• EXERCISE AIM: For this exercise, write out exactly, and only, the lines running from the line that contains "const specimenJar = new THREE.Group();" through the line that contains "points = [vertex.co".

• COLLECTED MATERIAL:
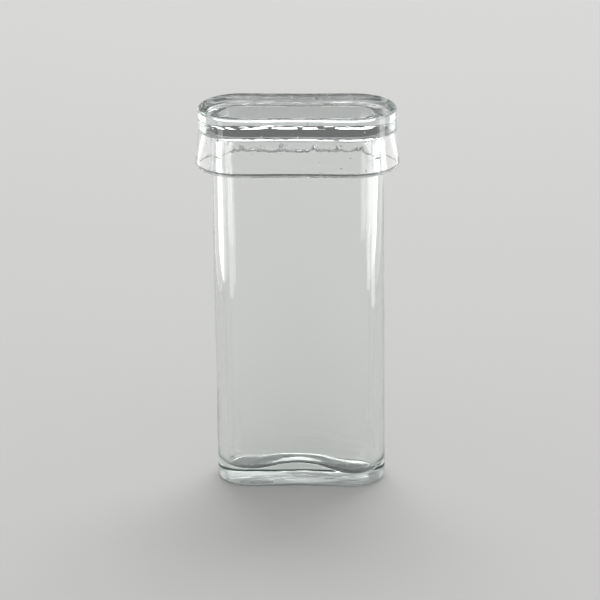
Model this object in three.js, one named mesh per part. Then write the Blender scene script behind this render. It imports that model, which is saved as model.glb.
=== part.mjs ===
// Oblong glass specimen jar with a loose glass lid that fits over its mouth.
// Millimetres, +Z up. The origin is on the standing surface, under the middle of the jar, and the
// long way of the jar runs along X. Both pieces are pressed clear glass.
import * as THREE from "three";

// --- Jar: driving sizes ---
const JAR_WIDTH = 45; // across the round ends
const JAR_DEPTH = 17.2; // across the long faces, and twice the radius of the round ends
const JAR_HEIGHT = 98.7; // standing surface to ground rim
const WALL_AT_MOUTH = 2.4;
const WALL_AT_FLOOR = 2.8;
const HEEL_RADIUS = 1.4; // rounding between the wall and the foot
const RIM_ROUNDING = 0.4; // on both edges of the rim
const WAIST = 0.6; // how far each long face bows in at the middle
const WAIST_AT_FLOOR = 3.1; // the same inside, where the wall thickens into the floor
const WAIST_GROWS_BELOW = 22; // height under which the inside waist deepens to that
const WAIST_THERE = 1.5; // inside waist at that height

// --- Jar: floor ---
const FLOOR = 3.05; // mean thickness of the floor in the two lobes
const FLOOR_SLOPE = 0.064; // the glass settled thicker towards -X, in mm for each mm of X
const FLOOR_HUMP = 2.4; // rise of the floor between the two lobes
const FLOOR_CORNER = 3.2; // rounding between the floor and the inside wall
const FOOT_ARCH = 0.3; // rise of the underside between the two feet
const FOOT_ARCH_SPAN = 18; // width of that arch along X

// --- Lid ---
const LID_THICKNESS = 6.1; // solid top, over the rim
const LID_REACH = 9.2; // how far the skirt hangs below the rim
const LID_EDGE = 0.7; // rounding of the top edge
const LID_WAIST = 0.25; // the lid hardly follows the waist of the jar
const SIDE_CLEARANCE = 0.5; // between the skirt and the long faces of the jar
const END_CLEARANCE = 1.4; // between the skirt and the round ends of the jar
const SKIRT_WALL = 2.0; // at the crease, under the solid top
const SIDE_FLARE = 1.75; // how much further out the skirt's long faces stand at their lower edge
const END_FLARE = 0.9; // the same for its round ends
const SKIRT_DRAFT = 1.5; // how much wider its inside is there
const SKIRT_LIP = 0.6; // rounding of the lower edge
const CREASE_DROP = 0.3; // the crease lies this far below the rim
const CEILING_CORNER = 0.35; // rounding where the skirt meets the solid top, less than SIDE_CLEARANCE

// --- How finely the shapes are cut ---
const ARC_STEPS = 14; // round each end
const FLAT_STEPS = 12; // along each long face
const WALL_STEPS = 4; // up the inside wall, above and below the height where the waist deepens
const EDGE_STEPS = 3; // round each small edge
const CORNER_STEPS = 5; // round the heel, and between the floor and the wall

const endRadius = JAR_DEPTH / 2;
const halfFlat = JAR_WIDTH / 2 - endRadius;

// The stations round an oblong, anticlockwise from above: "angle" is the way that the wall faces
// and "along" is the place on the centre line, from -1 to 1.
function stations() {
  const found = [];
  for (const end of [1, -1]) {
    const start = end > 0 ? -Math.PI / 2 : Math.PI / 2;
    for (let k = 0; k < ARC_STEPS; k++) {
      found.push({ angle: start + (Math.PI * k) / ARC_STEPS, along: end });
    }
    for (let k = 0; k < FLAT_STEPS; k++) {
      found.push({ angle: start + Math.PI, along: end * (1 - (2 * k) / FLAT_STEPS) });
    }
  }
  return found;
}

// 1 at the middle of a span and 0 at its ends and beyond, smooth throughout.
function swell(place) {
  return Math.abs(place) < 1 ? Math.cos((place * Math.PI) / 2) ** 2 : 0;
}

// A quarter circle of rows about a centre, from one angle to another in degrees.
function quarter(centreX, centreZ, radius, from, to, steps, more) {
  const rows = [];
  for (let k = 0; k <= steps; k++) {
    const share = k / steps;
    const angle = THREE.MathUtils.degToRad(from + (to - from) * share);
    const extra = typeof more === "function" ? more(share) : more;
    const radial = centreX + radius * Math.cos(angle);
    rows.push({ radius: radial, height: centreZ + radius * Math.sin(angle), ...extra });
  }
  return rows;
}

// A closed solid turned on a lathe from its rows and then drawn out into an oblong: each row goes
// round the stations at its own radius and height. "waist" draws the long faces in, "shorter" draws
// the round ends in, and "floor" and "foot" are the shares of the floor's and the underside's own
// shapes that a row follows.
function drawnOut(rows, flatLength) {
  const round = stations();
  const profile = rows.map((row) => new THREE.Vector2(row.radius, row.height));
  const geometry = new THREE.LatheGeometry(profile, round.length);
  const place = geometry.getAttribute("position");
  for (let i = 0; i < place.count; i++) {
    const row = rows[i % rows.length];
    const { angle, along } = round[Math.floor(i / rows.length) % round.length];
    const x = along * flatLength + (row.radius - (row.shorter ?? 0)) * Math.cos(angle);
    const drawnIn = (row.waist ?? 0) * swell(along);
    const y = Math.sin(angle) * Math.max(row.radius - drawnIn, 0);
    const floorRise = FLOOR_HUMP * swell(along) - FLOOR_SLOPE * x;
    const footRise = FOOT_ARCH * swell(x / (FOOT_ARCH_SPAN / 2));
    const z = row.height + (row.floor ?? 0) * floorRise + (row.foot ?? 0) * footRise;
    place.setXYZ(i, x, y, z);
  }
  geometry.computeVertexNormals();
  return geometry;
}

// Inside waist of the jar at a height: slow growth down the wall, then quick growth at the floor.
function insideWaist(height) {
  if (height > WAIST_GROWS_BELOW) {
    const down = (JAR_HEIGHT - height) / (JAR_HEIGHT - WAIST_GROWS_BELOW);
    return WAIST + (WAIST_THERE - WAIST) * down;
  }
  const down = (WAIST_GROWS_BELOW - height) / (WAIST_GROWS_BELOW - FLOOR);
  return WAIST_THERE + (WAIST_AT_FLOOR - WAIST_THERE) * Math.min(down, 1) ** 2;
}

// Inside radius of the jar at a height.
function insideRadius(height) {
  const down = (JAR_HEIGHT - height) / (JAR_HEIGHT - FLOOR);
  return endRadius - WALL_AT_MOUTH - (WALL_AT_FLOOR - WALL_AT_MOUTH) * down;
}

function insideRow(height) {
  return { radius: insideRadius(height), height, waist: insideWaist(height) };
}

function jarRows() {
  const footRadius = endRadius - HEEL_RADIUS;
  const cornerTop = FLOOR + FLOOR_CORNER;
  const cornerRadius = insideRadius(cornerTop) - FLOOR_CORNER;
  const bowed = { waist: WAIST };
  const shareOfFoot = (share) => ({ foot: 1 - share, waist: WAIST });
  const rows = [{ radius: 0, height: 0, foot: 1 }];
  rows.push(...quarter(footRadius, HEEL_RADIUS, HEEL_RADIUS, -90, 0, CORNER_STEPS, shareOfFoot));
  const outerEdge = endRadius - RIM_ROUNDING;
  const rimShoulder = JAR_HEIGHT - RIM_ROUNDING;
  rows.push(...quarter(outerEdge, rimShoulder, RIM_ROUNDING, 0, 90, EDGE_STEPS, bowed));
  const innerEdge = endRadius - WALL_AT_MOUTH + RIM_ROUNDING;
  rows.push(...quarter(innerEdge, rimShoulder, RIM_ROUNDING, 90, 180, EDGE_STEPS, bowed));
  for (let k = 1; k <= WALL_STEPS; k++) {
    rows.push(insideRow(rimShoulder + ((WAIST_GROWS_BELOW - rimShoulder) * k) / WALL_STEPS));
  }
  for (let k = 1; k < WALL_STEPS; k++) {
    rows.push(insideRow(WAIST_GROWS_BELOW + ((cornerTop - WAIST_GROWS_BELOW) * k) / WALL_STEPS));
  }
  // Down the corner the wall's waist closes on the floor's own edge, and the floor's shape takes over.
  const shareOfFloor = (share) => ({ floor: share, waist: insideWaist(cornerTop) });
  rows.push(...quarter(cornerRadius, cornerTop, FLOOR_CORNER, 0, -90, CORNER_STEPS, shareOfFloor));
  rows.push({ radius: 0, height: FLOOR, floor: 1 });
  return rows;
}

function lidRows() {
  const cavity = endRadius + SIDE_CLEARANCE;
  const top = JAR_HEIGHT + LID_THICKNESS;
  const slab = cavity + SKIRT_WALL;
  const lipOut = slab + SIDE_FLARE;
  const lipIn = cavity + SKIRT_DRAFT;
  const foot = JAR_HEIGHT - LID_REACH;
  const bowed = { waist: LID_WAIST };
  const rows = [{ radius: 0, height: JAR_HEIGHT }];
  const cornerZ = JAR_HEIGHT - CEILING_CORNER;
  rows.push(...quarter(cavity - CEILING_CORNER, cornerZ, CEILING_CORNER, 90, 0, EDGE_STEPS, bowed));
  rows.push(...quarter(lipIn + SKIRT_LIP, foot + SKIRT_LIP, SKIRT_LIP, 180, 270, EDGE_STEPS, bowed));
  const lip = { ...bowed, shorter: SIDE_FLARE - END_FLARE };
  rows.push(...quarter(lipOut - SKIRT_LIP, foot + SKIRT_LIP, SKIRT_LIP, 270, 360, EDGE_STEPS, lip));
  rows.push({ radius: slab, height: JAR_HEIGHT - CREASE_DROP, ...bowed });
  rows.push(...quarter(slab - LID_EDGE, top - LID_EDGE, LID_EDGE, 0, 90, EDGE_STEPS, bowed));
  rows.push({ radius: 0, height: top });
  return rows;
}

function clearGlass(colour) {
  return new THREE.MeshStandardMaterial({
    color: colour,
    roughness: 0.04,
    metalness: 0,
    transparent: true,
    opacity: 0.35,
  });
}

function jar() {
  const mesh = new THREE.Mesh(drawnOut(jarRows(), halfFlat), clearGlass(0xf2f5f3));
  mesh.name = "jar_body";
  return mesh;
}

// The lid's long faces are longer than the jar's by what the end clearance adds to the side one.
function lid() {
  const lidFlat = halfFlat + END_CLEARANCE - SIDE_CLEARANCE;
  const mesh = new THREE.Mesh(drawnOut(lidRows(), lidFlat), clearGlass(0xf5f6f4));
  mesh.name = "lid";
  return mesh;
}

const specimenJar = new THREE.Group();
specimenJar.name = "specimen_jar";
specimenJar.add(jar(), lid());

export default specimenJar;
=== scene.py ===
# %% [markdown]
# # A glass specimen jar with a loose lid
#
# Two pieces of clear glass: a tall oblong jar that is drawn in at the middle of its long faces, and
# a thick flat lid with a flared skirt. Glass shows its inside as much as its outside, so both are
# modelled as the solid glass they are, with an inner and an outer surface, and nothing is faked
# with a thin shell. Lengths are in metres; `MM` lets them be read in millimetres.

import math

import bpy
import numpy as np
from mathutils import Matrix, Vector


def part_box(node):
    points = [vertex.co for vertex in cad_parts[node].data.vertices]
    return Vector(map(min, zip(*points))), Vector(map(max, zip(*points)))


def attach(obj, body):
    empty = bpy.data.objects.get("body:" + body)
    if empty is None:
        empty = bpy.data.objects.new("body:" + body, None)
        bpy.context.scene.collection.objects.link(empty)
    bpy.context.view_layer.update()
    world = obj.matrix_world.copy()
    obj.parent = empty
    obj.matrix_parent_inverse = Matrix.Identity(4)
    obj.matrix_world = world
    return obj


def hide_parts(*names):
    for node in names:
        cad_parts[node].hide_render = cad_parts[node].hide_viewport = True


MM = 0.001
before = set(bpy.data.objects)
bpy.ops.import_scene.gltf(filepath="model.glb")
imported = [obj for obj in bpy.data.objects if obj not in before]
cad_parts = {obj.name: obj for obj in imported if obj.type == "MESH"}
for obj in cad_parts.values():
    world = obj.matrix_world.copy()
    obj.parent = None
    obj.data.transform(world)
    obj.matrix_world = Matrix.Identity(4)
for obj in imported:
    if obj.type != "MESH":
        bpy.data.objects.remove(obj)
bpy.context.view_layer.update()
jar_low, jar_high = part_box("jar_body")
lid_low, lid_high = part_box("lid")
print("jar", [round(v / MM, 1) for v in jar_high - jar_low])
print("lid", [round(v / MM, 1) for v in lid_high - lid_low])

# %% [markdown]
# ## Camera
#
# A long lens from about a metre away, looking down by 22 degrees, so that the verticals stay almost
# parallel. The camera leans by less than a degree, as a hand-levelled tripod does. It aims at a
# point half way up the jar.

# %% Camera
CAMERA_DISTANCE = 954 * MM
CAMERA_AZIMUTH = 2.4
CAMERA_ELEVATION = 22.0
CAMERA_LEAN = -0.72
FIELD_HALF_ANGLE = 4.764
AIM = Vector((0.15 * MM, 0, 50.6 * MM))

azimuth, elevation = math.radians(CAMERA_AZIMUTH), math.radians(CAMERA_ELEVATION)
back = Vector((
    math.sin(azimuth) * math.cos(elevation),
    -math.cos(azimuth) * math.cos(elevation),
    math.sin(elevation),
))
camera_data = bpy.data.cameras.new("camera")
camera_data.sensor_width = 36
camera_data.lens = camera_data.sensor_width / 2 / math.tan(math.radians(FIELD_HALF_ANGLE))
camera_data.clip_start, camera_data.clip_end = 0.05, 50
camera = bpy.data.objects.new("camera", camera_data)
bpy.context.scene.collection.objects.link(camera)
turn = (-back).to_track_quat("-Z", "Y").to_matrix().to_4x4()
lean = Matrix.Rotation(math.radians(CAMERA_LEAN), 4, "Z")
camera.matrix_world = Matrix.Translation(AIM + back * CAMERA_DISTANCE) @ turn @ lean
bpy.context.scene.camera = camera
print("lens", round(camera_data.lens), "mm")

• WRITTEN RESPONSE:
const specimenJar = new THREE.Group();
specimenJar.name = "specimen_jar";
specimenJar.add(jar(), lid());

export default specimenJar;
=== scene.py ===
# %% [markdown]
# # A glass specimen jar with a loose lid
#
# Two pieces of clear glass: a tall oblong jar that is drawn in at the middle of its long faces, and
# a thick flat lid with a flared skirt. Glass shows its inside as much as its outside, so both are
# modelled as the solid glass they are, with an inner and an outer surface, and nothing is faked
# with a thin shell. Lengths are in metres; `MM` lets them be read in millimetres.

import math

import bpy
import numpy as np
from mathutils import Matrix, Vector


def part_box(node):
    points = [vertex.co for vertex in cad_parts[node].data.vertices]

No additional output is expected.